* [TASK BRIEF] Return only the lines from the top of the material through the line marked by "0.16), rough=(0.29, 0.40))", unaltered.

* [SOURCE DATA]

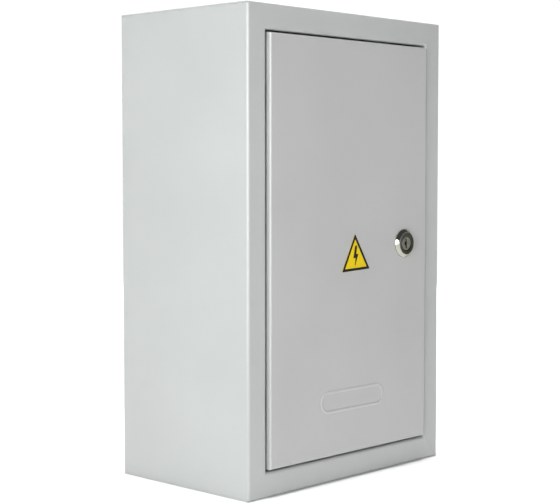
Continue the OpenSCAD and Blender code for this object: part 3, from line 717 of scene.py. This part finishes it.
tinned = plated("tinned", (0.74, 0.74, 0.72), (0.50, 0.50, 0.48), rough=(0.3, 0.45), tarnish=0.3)
stud_brass = plated("stud_brass", (0.80, 0.62, 0.32), (0.55, 0.38, 0.16), rough=(0.29, 0.40))


def bond_stud(node, name, body, turn, axis):
    """A threaded brass stud, turned from +Z to stand inwards along an axis."""
    low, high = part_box(node)
    base = (low + high) / 2
    base[axis] = low[axis]
    length = high[axis] - low[axis]
    ridges = thread_profile(STUD_CORE, STUD_CREST, 0.0015, length - 0.0006, STUD_PITCH)
    profile = [(STUD_CREST, 0.0), (STUD_CREST, 0.0011)] + ridges + [(STUD_TIP, length)]
    stud = turn_piece(name, profile, STUD_SIDES)
    place_piece(stud, turn, base)
    coat(stud, [stud_brass])
    soften(stud, THREAD_BREAK, angle=70.0, segments=1)
    fit_piece(stud, body, node)


bond_stud("door_stud", "door_earth_stud", "door", (-90, 0, 0), 1)
bond_stud("body_stud", "body_earth_stud", "enclosure", (0, 90, 0), 0)
dress_node("door_stud_nuts", "door_earth_nuts", "brass", [stud_brass, brass_edge], 0.0004)
dress_node("body_stud_nuts", "body_earth_nuts", "brass", [stud_brass, brass_edge], 0.0004)
dress_node("door_stud_washer", "door_earth_washer", "fastener", zinc_finish, 0.00015)
dress_node("body_stud_washer", "body_earth_washer", "fastener", zinc_finish, 0.00015)
door_lug = dress_node("door_lug", "door_earth_lug", "fastener", [tinned, screw_edge], 0.0002)
body_lug = dress_node("body_lug", "body_earth_lug", "fastener", [tinned, screw_edge], 0.0002)

# The lead: points of its route, a smooth curve through them, and a tube round it
LEAD_RADIUS = 0.0019
LEAD_SIDES = 20
LEAD_STEPS = 6
LEAD_ROUTE = [
    (-0.0700, -0.1513, -0.072),
    (-0.0700, -0.1506, -0.084),
    (-0.0710, -0.1480, -0.098),
    (-0.0750, -0.1410, -0.110),
    (-0.0830, -0.1320, -0.117),
    (-0.0920, -0.1220, -0.117),
    (-0.1010, -0.1130, -0.109),
    (-0.1085, -0.1070, -0.098),
    (-0.1140, -0.1048, -0.089),
    (-0.1176, -0.1041, -0.080),
    (-0.1183, -0.1040, -0.072),
]


def curve_point(a, b, c, d, u):
    """A point on the smooth curve from b to c."""
    first = 2 * b + (c - a) * u
    second = (2 * a - 5 * b + 4 * c - d) * u * u
    third = (3 * b - a - 3 * c + d) * u * u * u
    return 0.5 * (first + second + third)


stops = [Vector(p) for p in LEAD_ROUTE]
route = []
for i in range(len(stops) - 1):
    before = stops[max(i - 1, 0)]
    after = stops[min(i + 2, len(stops) - 1)]
    for k in range(LEAD_STEPS):
        route.append(curve_point(before, stops[i], stops[i + 1], after, k / LEAD_STEPS))
route.append(stops[-1])
sleeve = bmesh.new()
rings = []
side = Vector((1.0, 1.0, 0.0)).normalized()
for i, point in enumerate(route):
    along = (route[min(i + 1, len(route) - 1)] - route[max(i - 1, 0)]).normalized()
    outward = along.cross(side).normalized()
    inward = outward.cross(along)
    ring = []
    for k in range(LEAD_SIDES):
        angle = 2 * math.pi * k / LEAD_SIDES
        spoke = inward * math.cos(angle) + outward * math.sin(angle)
        ring.append(sleeve.verts.new(point + spoke * LEAD_RADIUS))
    rings.append(ring)
round_map = sleeve.loops.layers.uv.new("round")
for i in range(len(rings) - 1):
    for k in range(LEAD_SIDES):
        m = (k + 1) % LEAD_SIDES
        face = sleeve.faces.new((rings[i][k], rings[i][m], rings[i + 1][m], rings[i + 1][k]))
        face.smooth = True
        corners = ((k, i), (k + 1, i), (k + 1, i + 1), (k, i + 1))
        for loop, (around, row) in zip(face.loops, corners):
            loop[round_map].uv = (around / LEAD_SIDES, row / len(rings))
sleeve.faces.new(list(reversed(rings[0])))
sleeve.faces.new(rings[-1])
bmesh.ops.recalc_face_normals(sleeve, faces=sleeve.faces)
lead_mesh = bpy.data.meshes.new("earth_lead")
sleeve.to_mesh(lead_mesh)
sleeve.free()
lead = bpy.data.objects.new("earth_lead", lead_mesh)
bpy.context.scene.collection.objects.link(lead)

lead_sleeve, tree, shader, coords = start_material("lead_sleeve")
sleeve_map = tree.nodes.new("ShaderNodeUVMap")
sleeve_map.uv_map = "round"
turn = tree.nodes.new("ShaderNodeSeparateXYZ")
tree.links.new(sleeve_map.outputs["UV"], turn.inputs["Vector"])
band = tree.nodes.new("ShaderNodeMath")
band.operation = "PINGPONG"
band.inputs[1].default_value = 0.5
tree.links.new(turn.outputs["X"], band.inputs[0])
stripe = spread(tree, band.outputs["Value"], 0.0, 1.0, from_low=0.19, from_high=0.21)
green_yellow = mix_colours(tree, stripe, (0.62, 0.50, 0.012), (0.015, 0.20, 0.035))
grime = spread(tree, add_noise(tree, coords, 300.0, 4.0), 0.0, 0.25, from_low=0.45, from_high=0.75)
tree.links.new(mix_colours(tree, grime, green_yellow, (0.10, 0.12, 0.04)), shader.inputs["Base Color"])
tree.links.new(spread(tree, add_noise(tree, coords, 800.0), 0.34, 0.46), shader.inputs["Roughness"])
add_bump(tree, shader, [(add_noise(tree, coords, 600.0, 2.0), 0.00004)])
lead.data.materials.append(lead_sleeve)
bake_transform(lead)
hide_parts("bond_lead")

# ---- Studio --------------------------------------------------------------
# A pale floor under an overhead sun lamp, with a soft lamp from the left, weak
# ones at the foot and behind, and one that only draws the bright lines along
# the bends. The horizon is pale and the ceiling dim.

FLOOR_SIZE = 60.0
bpy.ops.object.select_all(action="DESELECT")
bpy.ops.mesh.primitive_plane_add(size=FLOOR_SIZE, location=(0.0, 0.0, cad_box[0][2]))
floor = bpy.context.object
floor.name = "floor"
floor_paper, tree, shader, coords = start_material("floor_paper")
grain = spread(tree, add_noise(tree, coords, 3.0), 0.0, 1.0)
paper = mix_colours(tree, grain, (0.90, 0.90, 0.90), (0.93, 0.93, 0.93))
tree.links.new(paper, shader.inputs["Base Color"])
shader.inputs["Roughness"].default_value = 0.9
floor.data.materials.append(floor_paper)

world = bpy.data.worlds.new("studio")
bpy.context.scene.world = world
world.use_nodes = True
sky = world.node_tree
direction = sky.nodes.new("ShaderNodeTexCoord").outputs["Generated"]
heading = sky.nodes.new("ShaderNodeSeparateXYZ")
sky.links.new(direction, heading.inputs["Vector"])
fade = sky.nodes.new("ShaderNodeMapRange")
fade.interpolation_type = "SMOOTHSTEP"
HORIZON = 0.125
CEILING = 0.22
fade.inputs["From Min"].default_value = HORIZON
fade.inputs["From Max"].default_value = CEILING
fade.inputs["To Min"].default_value = 1.05
fade.inputs["To Max"].default_value = 0.10
sky.links.new(heading.outputs["Z"], fade.inputs["Value"])
sky.links.new(fade.outputs["Result"], sky.nodes["Background"].inputs["Strength"])
sky.nodes["Background"].inputs["Color"].default_value = (1.0, 1.0, 1.0, 1.0)


def add_lamp(kind, name, place, aim, size, power):
    """A studio lamp at a place, turned to face a point."""
    data = bpy.data.lights.new(name, kind)
    data.energy = power
    if kind == "AREA":
        data.shape = "RECTANGLE"
        data.size, data.size_y = size
    else:
        data.angle = size
    lamp = bpy.data.objects.new(name, data)
    bpy.context.scene.collection.objects.link(lamp)
    lamp.location = place
    turn = (Vector(aim) - Vector(place)).to_track_quat("-Z", "Y")
    lamp.rotation_euler = turn.to_euler()
    return lamp


middle = (0.0, -0.08, 0.0)
sun = add_lamp("SUN", "overhead_sun", (0.0, -0.08, 3.0), middle, math.radians(8), 3.4)
sun.visible_glossy = False
key_lamp = add_lamp("AREA", "key_lamp", (-1.04, -0.49, 0.08), (0.0, -0.08, 0.08), (0.36, 0.9), 11.2)
key_lamp.data.color = (0.965, 1.0, 0.985)
edge_lamp = add_lamp("AREA", "edge_lamp", (-0.72, -0.90, 0.19), (0.0, -0.16, 0.0), (0.32, 0.5), 6.0)
edge_lamp.visible_camera = False
edge_lamp.visible_diffuse = False
foot_lamp = add_lamp("AREA", "foot_lamp", (-0.12, -0.80, -0.15), (0.0, -0.157, -0.2), (0.5, 0.2), 0.46)
foot_lamp.visible_camera = False
foot_lamp.visible_glossy = False
add_lamp("AREA", "fill_lamp", (1.6, 0.9, 0.35), middle, (0.9, 0.9), 13.0)

camera_data = bpy.data.cameras.new("camera")
camera = bpy.data.objects.new("camera", camera_data)
bpy.context.scene.collection.objects.link(camera)
camera_data.lens = 87.5
camera_data.sensor_width = 36.0
camera.location = (-0.8897, -0.9165, 0.0681)
camera.rotation_euler = Euler((math.radians(86.49), 0.0, math.radians(-46.47)))
bpy.context.scene.camera = camera
bpy.context.scene.view_settings.view_transform = "Standard"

* [CORRECT RESPONSE]
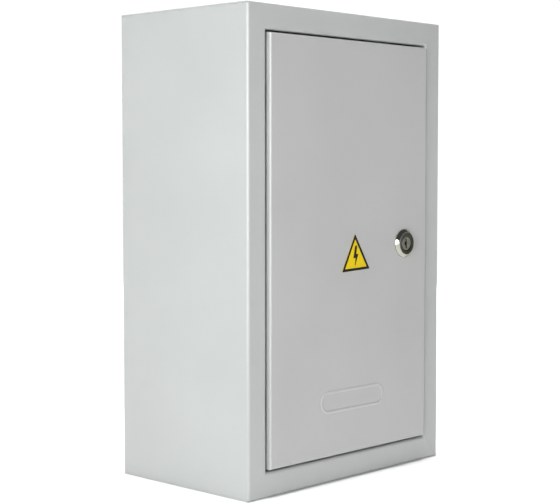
Continue the OpenSCAD and Blender code for this object: part 3, from line 717 of scene.py. This part finishes it.
tinned = plated("tinned", (0.74, 0.74, 0.72), (0.50, 0.50, 0.48), rough=(0.3, 0.45), tarnish=0.3)
stud_brass = plated("stud_brass", (0.80, 0.62, 0.32), (0.55, 0.38, 0.16), rough=(0.29, 0.40))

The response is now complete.